Many of the best suggestions would require a change in the
by-laws which would mean that fiscal 1976 would be the earliest possible date
for implementation. These included dropping chapters' share from $3.00 to $2.00
which, considering the number of chapters present at the May meeting, enjoyed
relatively strong support. Another suggestion was to change the classes of
membership to include individual, family, sustaining, contributing, sponsor and
life. This would provide tax-deductible shelter for increased individual
support. Also discussed was changing the fiscal year date to September 1.
One of the finest methods of increasing income would be by
increased membership which automatically decreases the cost of overhead and
publications per member. After all, our membership has remained static for some
time while interest in our aims has grown. The Quarterly Bulletin could also
safely carry more advertising and reduce the per-issue cost.
The treasurer will take immediate steps to review the
income derived from savings deposits and if advantageous, will move the money
into short-term and medium-term government obligations to insure maximum return.

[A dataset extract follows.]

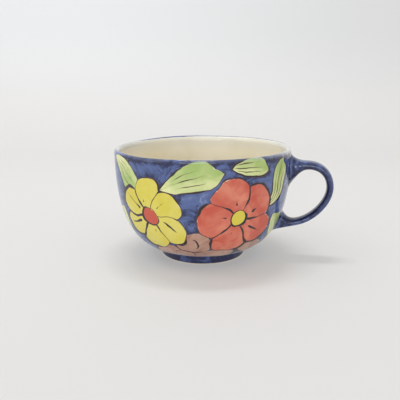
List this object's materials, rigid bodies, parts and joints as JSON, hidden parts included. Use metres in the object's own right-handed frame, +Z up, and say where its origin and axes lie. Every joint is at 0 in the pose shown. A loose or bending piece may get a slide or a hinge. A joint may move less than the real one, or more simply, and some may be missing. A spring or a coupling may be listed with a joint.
{
  "type": "mug",
  "caption": "Wide low ceramic mug with a rounded bowl, a short foot ring and an open strap handle, for coffee, tea or soup.",
  "frame": {"origin": "middle of the ring that the mug stands on", "axes": "+Z up along the axis of the bowl, +X from the axis out through the handle"},
  "size_m": [0.1425, 0.115, 0.072],
  "materials": {
    "glaze": "gloss glaze, cobalt blue and painted outside, cream inside"
  },
  "bodies": {
    "root": {"mug": "glaze"}
  },
  "joints": []
}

The success of all of our programs rests ultimately on you, the individual members. You are
the Society and we exist solely as your corporate instrument. Without your
backing, we are nothing. We are working hard to formulate programs aims and
objectives cooperatively and in consonance with your desires. We do not like to
follow the adage that silence gives consent. Speaking for the officers
particularly, we want to hear from you at any time negatively or positively but
In short, all of your officers
and directors look forward to the coming year with anticipation that progress
will continue and that the next annual report may show substantial achievement
toward both long and short-term goals, and make this group of great people the
best and most service-oriented Society possible.